### Set problem
Print exactly the part opening with the line containing "revolve(axis=Axis.Z)" and closing with the line containing "points = [vertex.co", with both of those lines included.

-------- Data excerpt

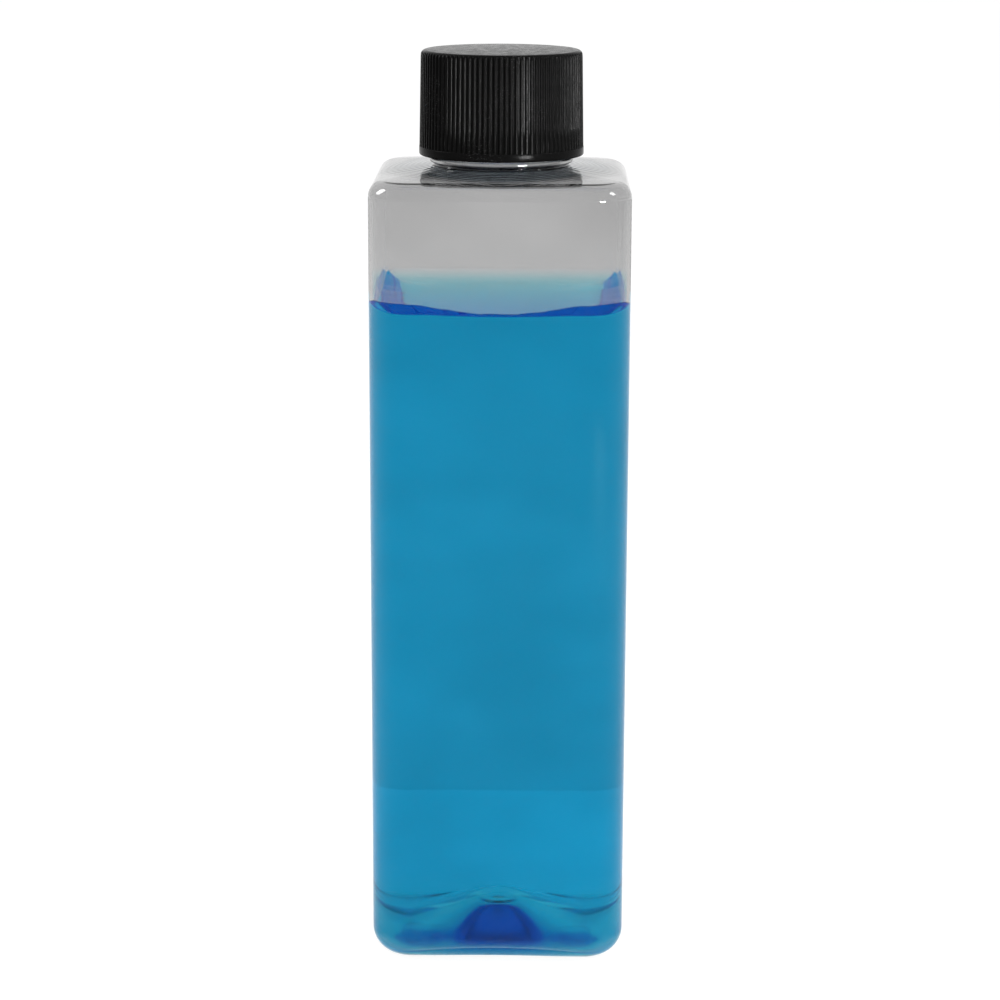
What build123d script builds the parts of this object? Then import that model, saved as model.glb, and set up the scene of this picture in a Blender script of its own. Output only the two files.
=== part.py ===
"""Square clear PET media bottle with its liquid, and a black ribbed screw cap with a foam liner.

Sizes are in millimetres. The origin is on the ground under the middle of the bottle, and +Z is up.
"""
from build123d import *
from math import pi
import os

# Body of the bottle
body_width = 47.4            # across the flats, both ways
corner_radius = 7.5          # upright corners
wall = 0.65                  # blown walls and crown
base_wall = 1.2              # thicker plastic under the bottle
base_radius = 5.1            # rounding where the walls turn under
shoulder_height = 146.8      # where the walls would meet the crown if that edge were sharp
shoulder_radius = 3.0        # rounding of that edge
crown_rise = 1.4             # climb of the crown from that edge to the neck
crown_margin = 0.9           # level ring between the crown's climb and the neck
crown_flat = 0.1             # short flats left on the near-round inner edge of the crown

# Push-up: a shallow cone under the bottle, which leaves a foot at each corner
push_up_height = 6.8         # its level top above the ground
push_up_margin = 0.1         # from its edge, at the ground, out to the flats of the walls
push_up_top_radius = 4.4
push_up_seam = 22.5          # degrees from the flats to where its surface starts
gate_recess_radius = 3.8     # shallow round recess about the moulding gate
gate_recess_depth = 0.3
gate_radius = 1.3            # the gate's stub
gate_length = 0.9

# Neck finish of the 28 mm size; its thread is cut back to the root
neck_root_radius = 12.5
neck_wall = 1.6
neck_height = 18.5           # from the crown to the rim
neck_fillet = 0.7            # at the foot of the neck
throat_chamfer = 1.2         # where the bore opens into the body
rim_chamfer = 0.4
bead_width = 0.7             # how far the ring at the neck's foot stands out from the root
bead_height = 0.9
bead_chamfer = 0.3
bead_lift = 0.6              # from the crown to the ring
thread_height = 1.2          # how far the thread stands out from the root

# Cap
cap_foot_gap = 1.9           # from the crown to the cap's foot
cap_wall = 1.2               # skirt, from its bore to the ribs' crests at the foot
cap_taper = 0.3              # how much smaller the crests' radius is at the top
cap_top_wall = 1.5
cap_dome = 0.25              # rise of the top's middle above its edge
cap_edge_radius = 0.9        # rounding of the top edge
cap_foot_chamfer = 0.25      # under the smooth band
cap_band_height = 1.55       # smooth band below the ribs
cap_band_proud = 0.06        # how far the band stands out past the ribs' crests
thread_clearance = 0.2       # between the neck's thread and the cap's bore
rib_count = 96
rib_depth = 0.28
groove_share = 0.62          # a groove's open width as a share of the ribs' pitch
groove_floor_share = 0.3     # its floor's width as a share of its open width

# Liner and contents
liner_thickness = 1.2
liner_clearance = 0.25       # round the liner, inside the cap
headspace = 23.4             # from the liquid's surface to the sharp edge of the shoulder
fill_clearance = 0.05        # between the liquid and the plastic

# Heights and radii that follow
crown_height = shoulder_height + crown_rise
rim_height = crown_height + neck_height
ceiling_height = rim_height + liner_thickness
cap_top_height = ceiling_height + cap_top_wall
cap_foot_height = crown_height + cap_foot_gap
fill_height = shoulder_height - headspace
neck_bore_radius = neck_root_radius - neck_wall
bead_radius = neck_root_radius + bead_width
crown_top_radius = neck_root_radius + crown_margin
cap_bore = neck_root_radius + thread_height + thread_clearance
crest_at_foot = cap_bore + cap_wall
crest_at_top = crest_at_foot - cap_taper
cap_edge_height = cap_top_height - cap_dome
cap_dome_sphere = (crest_at_top**2 + cap_dome**2) / (2 * cap_dome)
band_top = cap_foot_height + cap_band_height
band_radius = crest_at_foot + cap_band_proud
taper_slope = cap_taper / (cap_edge_height - band_top)
groove_half = pi * crest_at_foot / rib_count * groove_share
groove_floor_half = groove_half * groove_floor_share
groove_mouth_half = 2 * groove_half - groove_floor_half
push_up_radius = body_width / 2 - push_up_margin


def rings(builder, radius):
    """The round edges of one radius"""
    circles = builder.edges().filter_by(GeomType.CIRCLE)
    return circles.filter_by(lambda edge: abs(edge.radius - radius) < 0.001)


def blown_form(inset, floor):
    """The body's outer form (inset 0, floor 0), or the same form drawn in by a wall and a floor."""
    width = body_width - 2 * inset
    edge_height = shoulder_height - inset
    with BuildPart() as form:
        with BuildSketch(Plane.XY.offset(floor)):
            RectangleRounded(width, width, corner_radius - inset)
        extrude(amount=edge_height - floor)

        # The crown turns from the rounded square of the walls to the round foot of the neck
        with BuildSketch(Plane.XY.offset(edge_height)):
            RectangleRounded(width, width, corner_radius - inset)
        with BuildSketch(Plane.XY.offset(edge_height + crown_rise)):
            crown_top = 2 * crown_top_radius
            RectangleRounded(crown_top, crown_top, crown_top_radius - crown_flat / 2)
        loft()

        shoulder = form.edges().filter_by_position(Axis.Z, edge_height, edge_height)
        fillet(shoulder, shoulder_radius - inset)
        fillet(form.edges().group_by(Axis.Z)[0], base_radius - inset)

        # The push-up rises with the floor, so the plastic over it keeps one thickness.
        # It is turned, which keeps its seam away from the flats and the corners.
        with Locations((0, 0, floor + push_up_height / 2)):
            Cone(
                push_up_radius,
                push_up_top_radius,
                push_up_height,
                rotation=(0, 0, push_up_seam),
                mode=Mode.SUBTRACT,
            )
    return form.part


outer_form = blown_form(0, 0)
cavity_form = blown_form(wall, base_wall)
liquid_form = blown_form(wall + fill_clearance, base_wall + fill_clearance)

# Everything that is open inside the bottle: the body's cavity and the bore of the neck
with BuildPart() as cavity:
    add(cavity_form)
    with BuildSketch(Plane.XY.offset(crown_height - wall)):
        Circle(neck_bore_radius)
    extrude(amount=neck_height + wall)
    chamfer(rings(cavity, neck_bore_radius).sort_by(Axis.Z)[0], throat_chamfer)

with BuildPart() as bottle:
    add(outer_form)
    with BuildSketch(Plane.XY.offset(crown_height)):
        Circle(neck_root_radius)
    extrude(amount=neck_height)
    fillet(rings(bottle, neck_root_radius).sort_by(Axis.Z)[0], neck_fillet)
    with BuildSketch(Plane.XY.offset(crown_height + bead_lift)):
        Circle(bead_radius)
    extrude(amount=bead_height)
    chamfer(rings(bottle, bead_radius), bead_chamfer)

    add(cavity.part, mode=Mode.SUBTRACT)
    chamfer(bottle.edges().group_by(Axis.Z)[-1], rim_chamfer)

    # The gate's recess and stub, under the middle of the push-up
    with BuildSketch():
        Circle(gate_recess_radius)
        Circle(gate_radius, mode=Mode.SUBTRACT)
    extrude(amount=push_up_height + gate_recess_depth, mode=Mode.SUBTRACT)
    with BuildSketch(Plane.XY.offset(push_up_height + gate_recess_depth - gate_length)):
        Circle(gate_radius)
    extrude(amount=gate_length)
bottle.part.label = "bottle"

with BuildPart() as liquid:
    add(liquid_form)
    split(bisect_by=Plane.XY.offset(fill_height), keep=Keep.BOTTOM)
liquid.part.label = "liquid"

with BuildPart() as liner:
    with BuildSketch(Plane.XY.offset(rim_height)):
        Circle(cap_bore - liner_clearance)
    extrude(amount=liner_thickness)
liner.part.label = "liner"

# One groove between two ribs, which follows the skirt's taper up from the smooth band
with BuildPart() as groove:
    with BuildSketch(Plane.XY.offset(band_top)):
        with BuildLine():
            Polyline(
                (crest_at_foot - rib_depth, -groove_floor_half),
                (crest_at_foot + rib_depth, -groove_mouth_half),
                (crest_at_foot + rib_depth, groove_mouth_half),
                (crest_at_foot - rib_depth, groove_floor_half),
                close=True,
            )
        make_face()
    extrude(amount=cap_top_height - band_top, dir=(-taper_slope, 0, 1))

with BuildPart() as cap:
    # Half section: the ceiling and bore, the smooth band, the ribs' crests and the domed top
    with BuildSketch(Plane.XZ):
        with BuildLine():
            Polyline(
                (0, cap_top_height),
                (0, ceiling_height),
                (cap_bore, ceiling_height),
                (cap_bore, cap_foot_height),
                (band_radius, cap_foot_height),
                (band_radius, band_top - cap_band_proud),
                (crest_at_foot, band_top),
                (crest_at_top, cap_edge_height),
            )
            RadiusArc((crest_at_top, cap_edge_height), (0, cap_top_height), -cap_dome_sphere)
        make_face()
    revolve(axis=Axis.Z)
    fillet(rings(cap, crest_at_top), cap_edge_radius)
    chamfer(rings(cap, band_radius).sort_by(Axis.Z)[0], cap_foot_chamfer)
    with PolarLocations(0, rib_count):
        add(groove.part, mode=Mode.SUBTRACT)
cap.part.label = "cap"

os.makedirs("parts", exist_ok=True)
export_step(bottle.part, "parts/bottle.step")
export_step(liquid.part, "parts/liquid.step")
export_step(liner.part, "parts/liner.step")
export_step(cap.part, "parts/cap.step")
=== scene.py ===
"""Square media bottle: blown body, liquid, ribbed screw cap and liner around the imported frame.

Profiles are worked out in millimetres and written to meshes in metres.
"""

from math import atan2, cos, pi, radians, sin

import bpy
import numpy as np
from mathutils import Euler, Matrix, Vector


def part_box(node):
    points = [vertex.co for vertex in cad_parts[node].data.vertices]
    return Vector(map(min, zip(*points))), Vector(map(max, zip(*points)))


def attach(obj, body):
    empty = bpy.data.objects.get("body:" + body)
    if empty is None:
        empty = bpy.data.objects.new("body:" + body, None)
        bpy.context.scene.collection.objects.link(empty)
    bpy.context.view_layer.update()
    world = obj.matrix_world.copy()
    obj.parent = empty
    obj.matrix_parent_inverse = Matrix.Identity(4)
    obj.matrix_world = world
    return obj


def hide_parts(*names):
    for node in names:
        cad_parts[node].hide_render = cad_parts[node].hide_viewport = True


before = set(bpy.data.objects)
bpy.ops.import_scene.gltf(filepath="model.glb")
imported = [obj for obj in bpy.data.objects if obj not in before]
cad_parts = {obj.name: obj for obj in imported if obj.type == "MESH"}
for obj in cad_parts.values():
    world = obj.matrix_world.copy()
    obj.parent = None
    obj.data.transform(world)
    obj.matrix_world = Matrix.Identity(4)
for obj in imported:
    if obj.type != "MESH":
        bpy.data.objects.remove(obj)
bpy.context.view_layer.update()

MM = 0.001

# Overall sizes, read from the frame in millimetres
BODY_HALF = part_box("bottle")[1].x / MM
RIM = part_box("bottle")[1].z / MM
CAP_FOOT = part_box("cap")[0].z / MM
CAP_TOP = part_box("cap")[1].z / MM
LINER_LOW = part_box("liner")[0].z / MM
LINER_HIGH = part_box("liner")[1].z / MM
LINER_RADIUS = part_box("liner")[1].x / MM
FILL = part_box("liquid")[1].z / MM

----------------

### Written reply
    revolve(axis=Axis.Z)
    fillet(rings(cap, crest_at_top), cap_edge_radius)
    chamfer(rings(cap, band_radius).sort_by(Axis.Z)[0], cap_foot_chamfer)
    with PolarLocations(0, rib_count):
        add(groove.part, mode=Mode.SUBTRACT)
cap.part.label = "cap"

os.makedirs("parts", exist_ok=True)
export_step(bottle.part, "parts/bottle.step")
export_step(liquid.part, "parts/liquid.step")
export_step(liner.part, "parts/liner.step")
export_step(cap.part, "parts/cap.step")
=== scene.py ===
"""Square media bottle: blown body, liquid, ribbed screw cap and liner around the imported frame.

Profiles are worked out in millimetres and written to meshes in metres.
"""

from math import atan2, cos, pi, radians, sin

import bpy
import numpy as np
from mathutils import Euler, Matrix, Vector


def part_box(node):
    points = [vertex.co for vertex in cad_parts[node].data.vertices]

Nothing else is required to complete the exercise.